Safety tips for cyclists

 

Cyclists can help to reduce crashes by following some simple tips and staying focused:

  • Start at the top. Wearing an approved bicycle helmet that meets safety standards is the law in B.C. Focus on how it fits: it should be snug, but not uncomfortable, and should not be able to roll off of your head when the chin strap is secured.

  • Reflect on safety. Be extra visible with reflective gear on your bicycle pedals and wheels.

  • Bike lanes are best. Use designated bike routes whenever possible – they're safer and reduce conflicts with vehicle traffic. Check your local municipality's website for designated bike routes or go to TransLink for Metro Vancouver cycling maps.

  • Don't ride on the sidewalk. If there's no bike lane, keep to the right-hand side of the road as much as it's safe to do so. It's illegal to ride on most sidewalks and crosswalks.

  • Follow the rules of the road.
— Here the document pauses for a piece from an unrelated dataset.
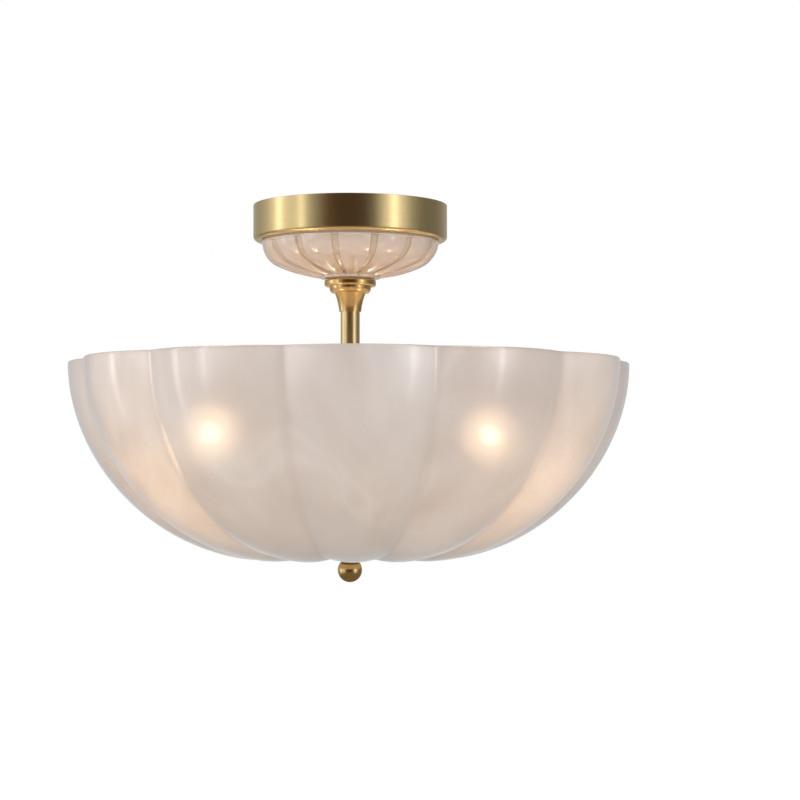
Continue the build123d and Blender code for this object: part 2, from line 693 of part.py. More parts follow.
def holder_contact():
    """Domed centre contact on the core's face."""
    tip = CONTACT_FACE - REST_GAP
    points = [
        (CORE_FACE, 0),
        (CORE_FACE, TONGUE_RADIUS),
        (tip - TONGUE_DOME, TONGUE_SHOULDER_RADIUS),
        (tip, TONGUE_TIP_RADIUS),
        (tip, 0),
    ]
    return lathe_x(make_face(Polyline(*points, close=True)))


def bulb_contact():
    """Solder button at the tip of the cap, the piece that shows how far the bulb is screwed in."""
    points = [
        (CONTACT_FACE, 0),
        (CONTACT_FACE, BUTTON_TIP_RADIUS),
        (CONTACT_FACE + BUTTON_HEIGHT / 2, BUTTON_RADIUS),
        (BUTTON_FRONT - THREAD_GAP, BUTTON_RADIUS),
        (BUTTON_FRONT - THREAD_GAP, 0),
    ]
    return lathe_x(make_face(Polyline(*points, close=True)))


def bulb_cap():
    """Screw cap of the bulb: insulating tip and thin metal shell."""
    points = [
        (BUTTON_FRONT, 0),
        (BUTTON_FRONT, BUTTON_RADIUS + CAP_TIP_FLARE),
        (CAP_BACK, CAP_RADIUS),
        (CAP_FRONT, CAP_RADIUS),
        (CAP_FRONT, CAP_RADIUS - CAP_WALL),
        (CAP_BACK + CAP_FLOOR, CAP_RADIUS - CAP_WALL),
        (CAP_BACK + CAP_FLOOR, 0),
    ]
    return lathe_x(make_face(Polyline(*points, close=True)))


def bulb_housing():
    """Flared bulb body from the cap to the globe's neck, with a spigot inside the cap."""
    spigot = CAP_RADIUS - CAP_WALL - THREAD_GAP
    spigot_back = CAP_FRONT - HOUSING_SPIGOT
    foot = CAP_RADIUS + HOUSING_FOOT
    waist = (foot + GLOBE_NECK_RADIUS) / 2 - HOUSING_HOLLOW
    middle = (CAP_FRONT + HOUSING_LENGTH * HOUSING_WAIST, waist)
    outline = [
        Line((spigot_back, 0), (spigot_back, spigot)),
        Line((spigot_back, spigot), (CAP_FRONT, spigot)),
        Line((CAP_FRONT, spigot), (CAP_FRONT, foot)),
        ThreePointArc((CAP_FRONT, foot), middle, (GLOBE_NECK, GLOBE_NECK_RADIUS)),
        Line((GLOBE_NECK, GLOBE_NECK_RADIUS), (GLOBE_NECK, 0)),
        Line((GLOBE_NECK, 0), (spigot_back, 0)),
    ]
    return lathe_x(make_face(outline))


def bulb_globe():
    """Opal globe, a thin ball shell cut flat at its neck."""
    ball = Pos(BULB_REACH, 0, 0) * Sphere(GLOBE_RADIUS)
    ball -= Pos(BULB_REACH, 0, 0) * Sphere(GLOBE_RADIUS - GLOBE_WALL)
    side = 4 * GLOBE_RADIUS
    return ball - Pos(GLOBE_NECK - side / 2, 0, 0) * Box(side, side, side)


def bulb_board():
    """Round board with its light sources, on the housing inside the globe."""
    mouth = math.sqrt((GLOBE_RADIUS - GLOBE_WALL) ** 2 - (BULB_REACH - GLOBE_NECK) ** 2)
    radius = mouth - HOLE_GAP
    start = GLOBE_NECK
    outline = [(start, 0), (start, radius), (start + BOARD_THICKNESS, radius), (start + BOARD_THICKNESS, 0)]
    board = lathe_x(make_face(Polyline(*outline, close=True)))
    for chip in range(CHIPS):
        block = Box(2 * CHIP_HEIGHT, CHIP_SIDE, CHIP_SIDE)
        place = Pos(start + BOARD_THICKNESS, 0, radius * CHIP_CIRCLE_SHARE)
        board += Rot(360 / CHIPS * chip, 0, 0) * place * block
    return board


def bowl_curve(inset, inset_low, grind):
    """Spline down the bowl's skin, in from the lobe crown by one distance at the rim, one at the foot."""
    top = BOWL_RIM - BOWL_RIM_CHAMFER
    reach = BOWL_RADIUS - BOWL_FOOT_RADIUS - inset
    drop = top - BOWL_FOOT - inset_low
    seat = BOWL_SEAT_LOW - grind
    points = quarter_curve(BOWL_FOOT_RADIUS, top, reach, drop, BOWL_CURVE_POWER, BOWL_CURVE_STEPS)
    foot = points[-1][1]
    land = BOWL_SEAT_RADIUS
    for share in BOWL_FLOOR_SHARES:
        blend = (1 - math.cos(math.pi * share)) / 2
        radius = BOWL_FOOT_RADIUS + (land - BOWL_FOOT_RADIUS) * share
        points.append((radius, foot + (seat - foot) * blend))
    points.append((land, seat))
    return Spline(*points, tangents=[(0, -1), (-1, 0)])


def bowl_section(groove, groove_low):
    """Closed meridian section of the bowl's wall, with its chamfered rim and its land at the hole."""
    skin = bowl_curve(groove, groove_low, SEAT_GRIND)
    lining = bowl_curve(groove + BOWL_WALL, groove_low + BOWL_WALL, -BOWL_WALL - SEAT_GRIND)
    rim = Polyline(
        lining @ 0,
        lining @ 0 + Vector(BOWL_RIM_CHAMFER, BOWL_RIM_CHAMFER),
        skin @ 0 + Vector(-BOWL_RIM_CHAMFER, BOWL_RIM_CHAMFER),
        skin @ 0,
    )
    land = TUBE_RADIUS - HOLE_STOCK
    low = Vector(land, (skin @ 1).Y)
    high = Vector(land, (lining @ 1).Y)
    return make_face([skin, Line(skin @ 1, low), Line(low, high), Line(high, lining @ 1), lining, rim])


def bowl():
    """Lobed glass bowl: one lobe lofted from groove to crown to groove, repeated round the hole."""
    half_lobe = 180 / BOWL_LOBES
    crown = Plane.XZ * bowl_section(0, 0)
    groove = Plane.XZ * bowl_section(BOWL_GROOVE, BOWL_GROOVE_LOW)
    lobe = loft([Rot(0, 0, -half_lobe) * groove, crown, Rot(0, 0, half_lobe) * groove])
    lobes = []
    for count in range(BOWL_LOBES):
        lobes.append(Rot(0, 0, BOWL_TURN - 90 + 2 * half_lobe * count) * lobe)
    glass = lobes[0] + lobes[1:]
    glass -= Pos(0, 0, BOWL_SEAT_LOW) * Cylinder(TUBE_RADIUS + BOWL_HOLE_GAP, 4 * BOWL_WALL)
    for side in (-1, 1):
        face = BOWL_SEAT_TOP if side > 0 else BOWL_SEAT_LOW
        grind = Cylinder(BOWL_SEAT_RADIUS - SEAT_GRIND_INSET, 2 * BOWL_WALL)
        glass -= Pos(0, 0, face + side * BOWL_WALL) * grind
    return glass


def ball_finial():
    """Brass ball with a short neck and a blind threaded hole."""
    ball = Pos(0, 0, BALL_CENTRE) * Sphere(BALL_RADIUS)
    ball += ring(BALL_NECK_RADIUS, 0, LOW_WASHER_LOW, LOW_WASHER_LOW - BALL_NECK)
    ball -= Pos(0, 0, LOW_WASHER_LOW + BALL_RADIUS) * Cylinder(2 * BALL_RADIUS, 2 * BALL_RADIUS)
    depth = TUBE_IN_BALL + END_GAP
    return ball - Pos(0, 0, LOW_WASHER_LOW) * Cylinder(TUBE_RADIUS + THREAD_GAP, 2 * depth)


def save(solid, node):
    """Write one node's STEP file."""
    export_step(solid, os.path.join("parts", node + ".step"))


def main():
    os.makedirs("parts", exist_ok=True)
    tube_hole = TUBE_RADIUS + HOLE_GAP
    save(ceiling_bracket(), "ceiling_bracket")
    save(earth_screw(), "earth_screw")
    save(mounting_nipple(), "mounting_nipple")
    save(lock_nuts(), "lock_nuts")
    save(terminal_block(), "terminal_block")
    save(terminal_screws(), "terminal_screws")
    save(supply_lead(0, 1), "lead_live")
    save(supply_lead(1, -1), "lead_neutral")
    save(lead_earth(), "lead_earth")
    save(canopy_pan(), "canopy_pan")
    save(canopy_glass(), "canopy_glass")
    save(canopy_gasket(), "canopy_gasket")
    save(collar_washer(), "collar_washer")
    save(collar_ring(), "collar_ring")
    save(stem_coupler(), "stem_coupler")
    save(stem_tube(), "stem_tube")
    save(hub_body(), "hub_body")
    save(hub_cover(), "hub_cover")
    save(hub_screws(), "hub_screws")
    save(hub_connector(), "hub_connector")
    save(holder_leads(), "holder_leads")
    save(lower_rod(), "lower_rod")
    save(rod_sleeve(), "rod_sleeve")
    save(ring(TOP_WASHER_RADIUS, tube_hole, TOP_NUT_LOW, TOP_WASHER_LOW), "bowl_top_washer")
    save(ring(TOP_WASHER_RADIUS, tube_hole, TOP_WASHER_LOW, BOWL_SEAT_TOP), "bowl_top_gasket")
    save(bowl(), "bowl")
    low_hole = TUBE_RADIUS + BOWL_HOLE_GAP
    save(ring(LOW_WASHER_RADIUS, low_hole, BOWL_SEAT_LOW, LOW_GASKET_LOW), "bowl_low_gasket")
    save(ring(LOW_WASHER_RADIUS, low_hole, LOW_GASKET_LOW, LOW_WASHER_LOW), "bowl_low_washer")
    save(ball_finial(), "ball_finial")
    makers = {
        "holder_arm": holder_arm,
        "holder_shell": holder_shell,
        "holder_core": holder_core,
        "holder_thread": holder_thread,
        "holder_contact": holder_contact,
        "bulb_contact": bulb_contact,
        "bulb_cap": bulb_cap,
        "bulb_housing": bulb_housing,
        "bulb_globe": bulb_globe,
        "bulb_board": bulb_board,
    }
    for name, maker in makers.items():
        piece = maker()
        for arm in range(ARMS):
            save(along_arm(piece, arm_angle(arm)), f"{name}_{arm + 1}")


main()
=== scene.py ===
"""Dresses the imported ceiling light: lobed cloudy bowl, ribbed dish, brass pieces and a studio stage."""

import json
import math

import bmesh
import bpy
import numpy as np
from bpy.props import FloatProperty, FloatVectorProperty, IntProperty, PointerProperty
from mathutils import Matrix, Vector


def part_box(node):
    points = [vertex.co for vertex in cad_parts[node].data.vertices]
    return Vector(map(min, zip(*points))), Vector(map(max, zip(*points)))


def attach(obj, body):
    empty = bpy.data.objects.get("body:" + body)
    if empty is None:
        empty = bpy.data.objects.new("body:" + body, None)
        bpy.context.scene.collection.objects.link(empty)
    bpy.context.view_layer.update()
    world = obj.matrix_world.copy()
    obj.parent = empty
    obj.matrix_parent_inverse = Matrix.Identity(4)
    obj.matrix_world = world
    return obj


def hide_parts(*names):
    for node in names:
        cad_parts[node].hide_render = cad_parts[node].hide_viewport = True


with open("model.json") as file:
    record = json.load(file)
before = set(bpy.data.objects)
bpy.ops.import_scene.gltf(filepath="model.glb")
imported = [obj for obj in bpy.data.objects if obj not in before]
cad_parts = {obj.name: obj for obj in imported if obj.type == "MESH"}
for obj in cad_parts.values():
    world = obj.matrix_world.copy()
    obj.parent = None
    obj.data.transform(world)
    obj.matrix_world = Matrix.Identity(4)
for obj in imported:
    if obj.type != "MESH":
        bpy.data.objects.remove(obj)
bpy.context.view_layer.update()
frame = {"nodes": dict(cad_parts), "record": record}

bl_info = {
    "name": "Lobed Glass Ceiling Light",
    "version": (1, 0, 0),
    "blender": (4, 5, 0),
    "location": "3D View > Sidebar > Ceiling Light",
    "description": "Makes the visible pieces and the finishes of a semi-flush ceiling light",
    "category": "Object",
}

NODE_BOX = {node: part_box(node) for node in frame["nodes"]}
BULBS = ("bulb_globe_1", "bulb_globe_2", "bulb_globe_3")

# Meshes: distance in metres of the points beside an arc and of points that merge, angle of a sharp edge.
SUPPORT = 0.00015
SAME_POINT = 1e-7
SHARP_EDGE = math.radians(50)

# Edges and small steps, in metres.
CRISP = 0.0002
TURNED_EDGE = 0.0003
GRIND = 0.0004
SEAT_STEP = 0.001

# Glass dish, in metres, and the flank of a channel as a share of a lobe's half width.
SPIGOT_HEIGHT = 0.002
SPIGOT_RADIUS = 0.0574
SPIGOT_WALL = 0.003
CANOPY_GASKET = 0.0008
DISH_HOLE = 0.0162
CHANNEL_FLANK = 0.09

# Brass pieces, in metres, and the collar's rounding as a share of its height.
PAN_WALL = 0.0012
LIP_BORE = 0.058
BAND_EDGE = 0.003
COLLAR_BORE = 0.0157
COLLAR_ROUND = 0.3
STEM_WALL = 0.0015
TUBE_HOLE = 0.00505
STEP_TOP, STEP_LOW, STEP_HEIGHT = 0.0153, 0.0126, 0.0049
CONE_TOP, CONE_LOW, CONE_HOLLOW = 0.01125, 0.00805, 0.0005
HEAD_EDGE = 0.0004
STEM_HOLE, LEAD_HOLE, NIPPLE_STOP = 0.00705, 0.004, 0.004
NECK_RADIUS, NECK_HEIGHT, BALL_HOLE_DEPTH = 0.0065, 0.0024, 0.0089
BALL_ROWS = 48

# Look of the bowl's glass.
VEIN_WHITE = (0.93, 0.92, 0.92)
# Colour of the painted shade at the bottom of each groove.
PAINTED_GROOVE_SHADE = (0.55, 0.49, 0.46)
GLOW_HALFWAY = 0.33
GLOW_STRENGTH = 0.38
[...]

Make sure you obey all traffic signs and signals and adhere to the rules of the road.

  • Use caution around parked vehicles. Be aware of people in vehicles as well as taxis to avoid getting hit by an opening door. Try to keep at least once metre away from parked vehicles.

  • Shoulder check. Use hand signals and shoulder check in advance before taking any turns. Remember, drivers sometimes fail to yield right-of-way.

Protect yourself before cycling

Always wear an approved bicycle helmet that meets safety standards (CSA, ANSI, ASTM or SNELL B-95) and occasionally check for signs of wear.  Wearing a helmet is the law in B.C. and you could be fined for not wearing one.

Remember to plan for poor weather or low light conditions. Your bicycle must be equipped with a white headlight visible at 150 metres and a rear red light/reflector visible at 100 metres. Be extra visible with reflective gear on your pedals and wheels.

Be aware of road markings and what they mean in the area that you're cycling in. There are many different types of bicycle infrastructure, know your shoulders from your sharrows and learn the local bike signage for your municipality.

New and returning cyclists

Learn more on cycling skills, bike handling and road safety tips in Bike Sense manual for a safe and enjoyable ride. You may find it helpful to read through real examples of crashes and fault to understand your responsibilities in sharing the road safely.

*Top contributing factors assigned to drivers in car crashes in B.C. involving cyclist injury or fatality based on 2009 to 2013 police data.